那是一个冬日的夜晚,吃完饭,我对在厨房忙碌的母亲说:“妈,学校要交六块钱?”母亲从锅灶旁探出头来,问:“咋又要钱?“我说:“不知道,反正老师要收,说是取暖费。”母亲不吭声,弯腰忙碌去了。临睡前,母亲走进我的房间,帮我扫了扫床铺,又抻了抻被子被单,问:学校限啥日子要?我端坐桌前,头也不回地说:“就是明儿个。”母亲坐在床沿上,一双皲裂的手摩挲着被单,好一会儿没有说话。良久,母亲站起身,轻轻按了按我的肩膀,说:“明个中午放学,妈在校门口等你,把钱给你准备好。”我知道,母亲有办法了。
第二天,天气奇冷,两旁的行道树一律挂着白霜,路面仿佛都冻僵了。学校距家有五公里左右,我一跌一晃地来到学校,坐在教室里,心里却想着母亲能不能按时把钱给我。捱到中午放学,径自跑到校门口,却发现母亲不在这里。走出校门,四处张望,地处镇子中心,有一些村民,正组合成一个小的集市,卖刚下地的青菜、刚出磨的豆腐、两拃多长的浑身黑亮的猪崽子,还有从鸡窝里新捡的冒着热乎气的鸡蛋鸭蛋鹅蛋等农产品。
第三天,我在人群中看到了母亲熟悉的身影。母亲穿着那种大襟棉袄,捅着手站在街道边,裤腿上还沾满了泥渍。真不知道她那一双小脚,怎么艰难地穿过那五六里泥泞难行的山路的。
母亲见了我,清瘦的脸上露出歉疚讨好的笑容,“今儿个鸡蛋卖不上价,一个才一毛五,太贱了。娃再等一等,咱熬一下,看能不能卖到两毛……”我那时只想着能最先把钱交给老师,好让老师表扬我,并不知晓五分钱的价值到底有多大。

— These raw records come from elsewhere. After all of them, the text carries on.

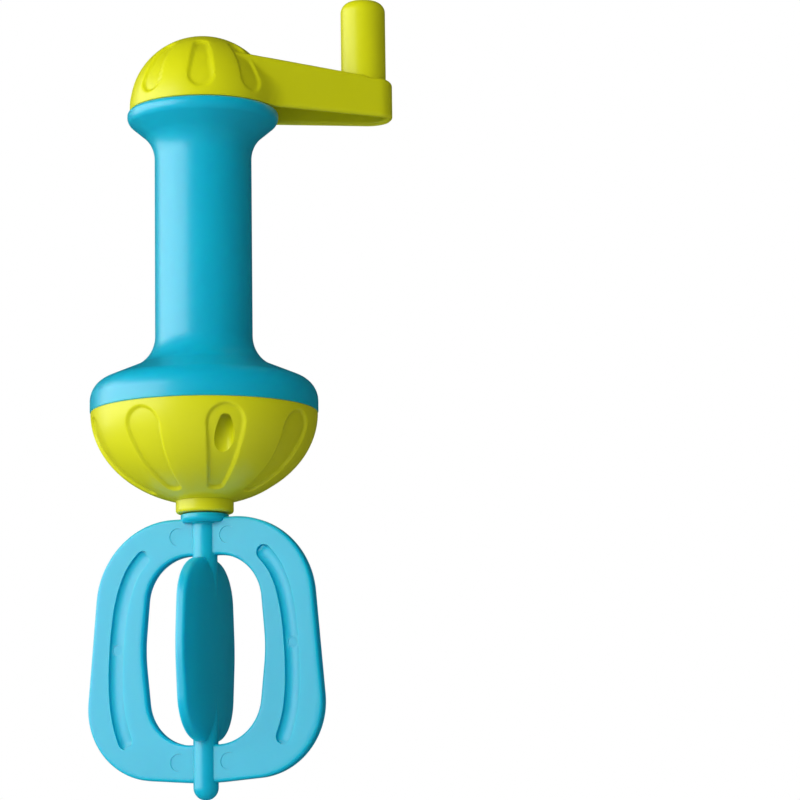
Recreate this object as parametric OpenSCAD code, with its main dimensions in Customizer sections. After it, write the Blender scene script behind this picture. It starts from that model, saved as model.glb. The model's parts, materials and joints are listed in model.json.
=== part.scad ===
// Hand-cranked toy egg beater. The crank on top turns a long shaft inside the grip; a planetary
// gear train in the bowl spins the beater below it five times as fast, about the same axis.
// Millimetres, +Z up along that axis, origin at the middle of the grip tube. At rest the
// beater's blade lies in the XZ plane, with the vane square to it in the YZ plane.

/* [Grip] */
// Length of the straight part of the grip tube
grip_len = 59.6; // [50:0.1:72]
// Outer radius of the grip tube
grip_r = 16.1; // [13.5:0.1:17.5]
// Wall of the handle shell
handle_wall = 2.4; // [2:0.1:2.9]
// Outer radius of the lip under the crank
lip_r = 25.15; // [24:0.05:30]
// Height of the straight band of the lip
lip_h = 2.0; // [1.5:0.1:3]
// Radius of the hollow curve between tube and lip
lip_hollow_r = 11.0; // [9:0.5:12]
// Radius of the rounded edge under the lip
lip_crown_r = 3.5; // [3.2:0.1:4.2]
// Radius of the lip's upper edge
lip_edge_r = 1.6; // [0.6:0.1:1.8]
// Outer radius of the rim where the handle meets the bowl
rim_r = 37.6; // [31.4:0.1:45.2]
// Height of the straight band of the rim
rim_h = 3.7; // [3:0.1:5]
// Radius of the hollow curve between tube and rim
rim_hollow_r = 11.5; // [10:0.5:13]
// Radius of the rounded shoulder above the rim
rim_crown_r = 8.0; // [7:0.5:9]

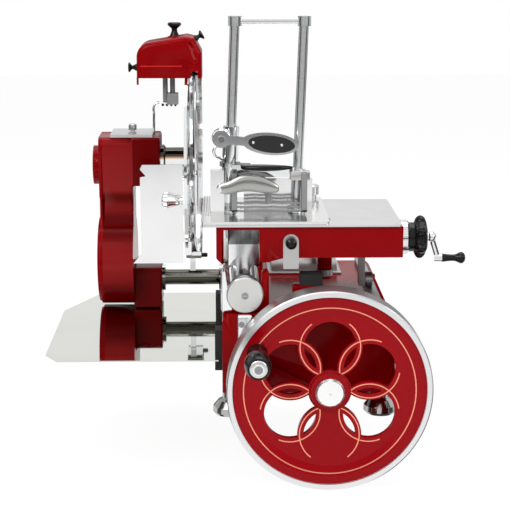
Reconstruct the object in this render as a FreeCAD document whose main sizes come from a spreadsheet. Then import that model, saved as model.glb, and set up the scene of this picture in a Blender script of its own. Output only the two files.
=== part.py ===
import FreeCAD, Part
import math
import os
import re
import Sketcher

# Hand crank flywheel meat slicer, in millimetres.
# Origin: centre of the four feet, on the plane of their undersides.
# +X points right, +Y away from the operator, +Z up.

Vector = FreeCAD.Vector
Rotation = FreeCAD.Rotation

# Local axes of a piece turned into the machine's axes.
TINY = 1e-4
UPRIGHT = Rotation()
ALONG_X = Rotation(Vector(1, 1, 1), 120)      # x, y, z -> Y, Z, X
ALONG_Y = Rotation(Vector(1, 1, 1), 240)      # x, y, z -> Z, X, Y
FACING = Rotation(Vector(1, 0, 0), 90)        # x, y, z -> X, Z, -Y

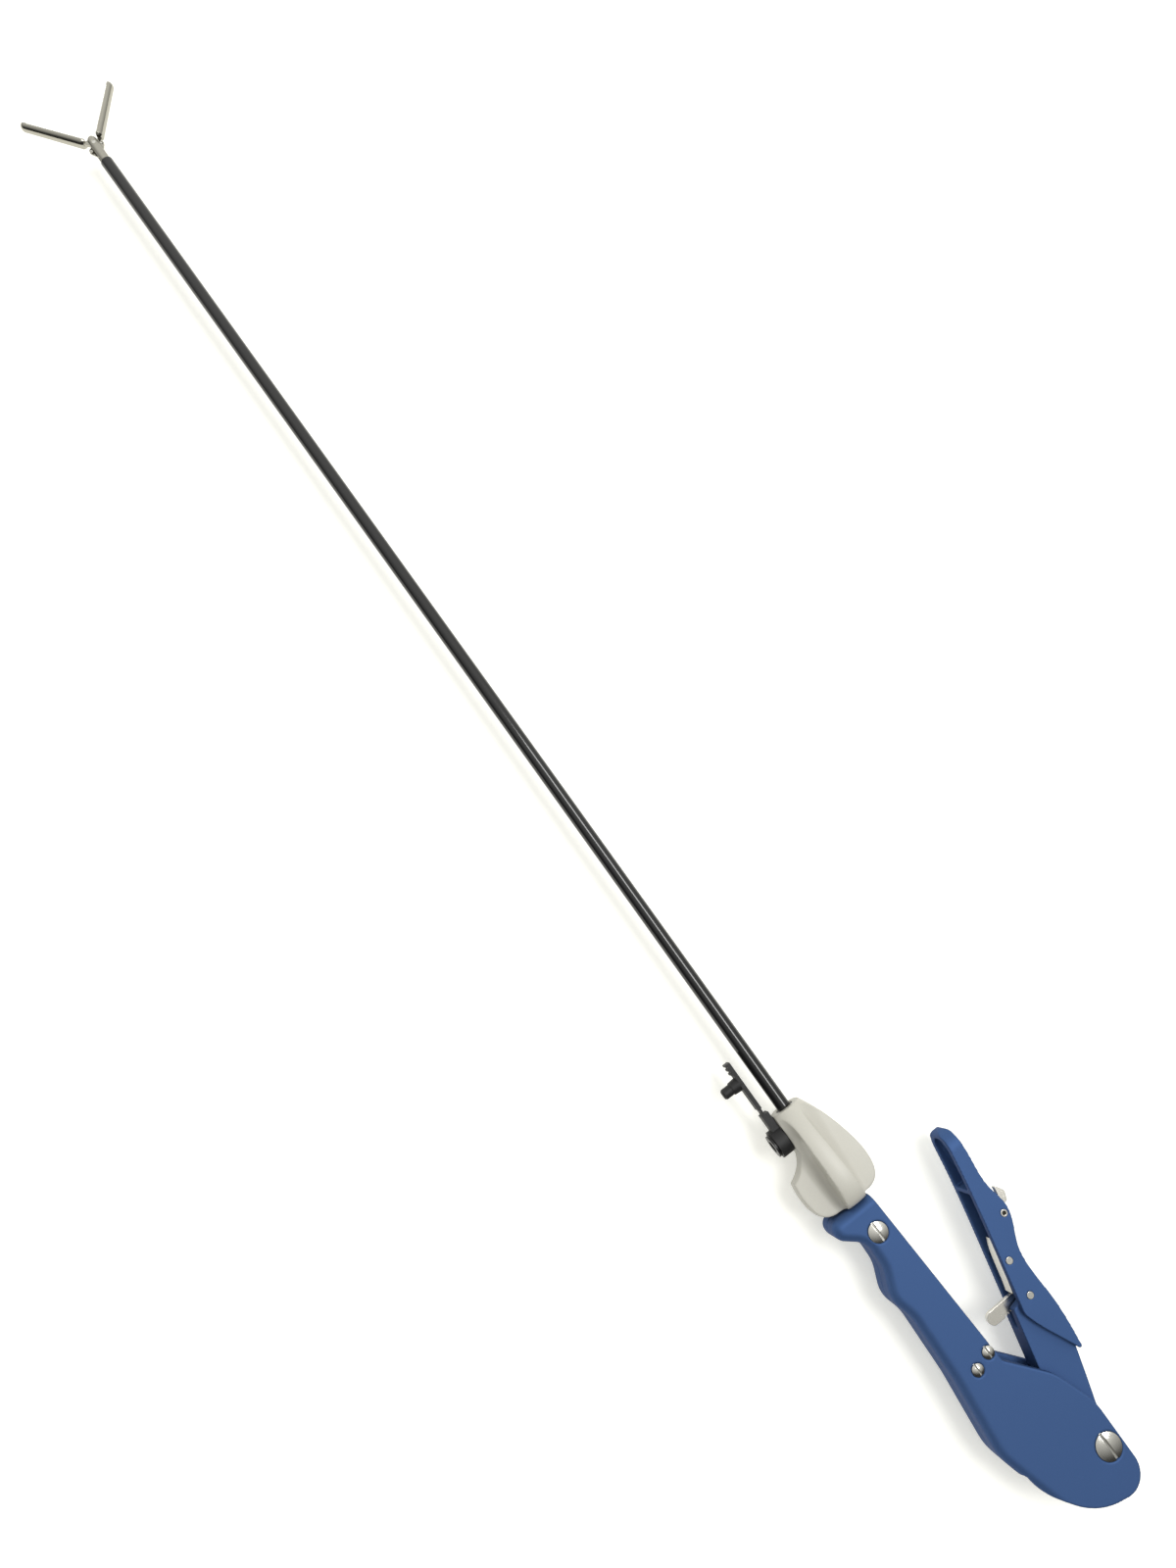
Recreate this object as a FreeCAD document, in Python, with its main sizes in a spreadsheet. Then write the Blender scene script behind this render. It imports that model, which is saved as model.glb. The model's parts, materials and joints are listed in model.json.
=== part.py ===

心里埋怨母亲为啥还没有把钱准备好时,又不耐烦地白了母亲一眼,觉得母亲到底是小农见识,一毛五和两毛有多大的区别,就为了五分钱,在这儿挨冻受饿划算吗?我有些生气地说:“上午老师都点我的名了,班上就差我没交钱了!”母亲听到这话,为难地望着我,低声说:“我娃等等,再等等就好。”而我,因为没有拿到钱一脸任性地回到教室,徒留母亲和她那一小篮子鸡蛋,孤零零地站在寒风里。
下午,临放学时开班会,老师突然当众表扬了我,说我按时完成任务,第一个交了钱。我才知道,一定是母亲站在寒风里卖了鸡蛋,来学校交了费。
我突然为自己可怕的虚荣心羞愧地低下了头,是我让母亲顶风冒雪、踩着泥泞来卖鸡蛋,不知道她后来是否如愿以偿熬到了价,每个鸡蛋多买了五分钱,还是折价贱卖……钱已经交了,我没有再问,母亲也没有再提。
母亲就是这样,像一只咯咯叫的母鸡,总以自己羸弱的翅膀护罩雏儿。不管吃多少苦,只要儿女需要,一定会想方设法、极尽所能去满足……
多年以后,我长大成人,不再会为几块钱发愁,更不会为自己该死的虚荣心问母亲要钱,但母亲已经不在我的身边了。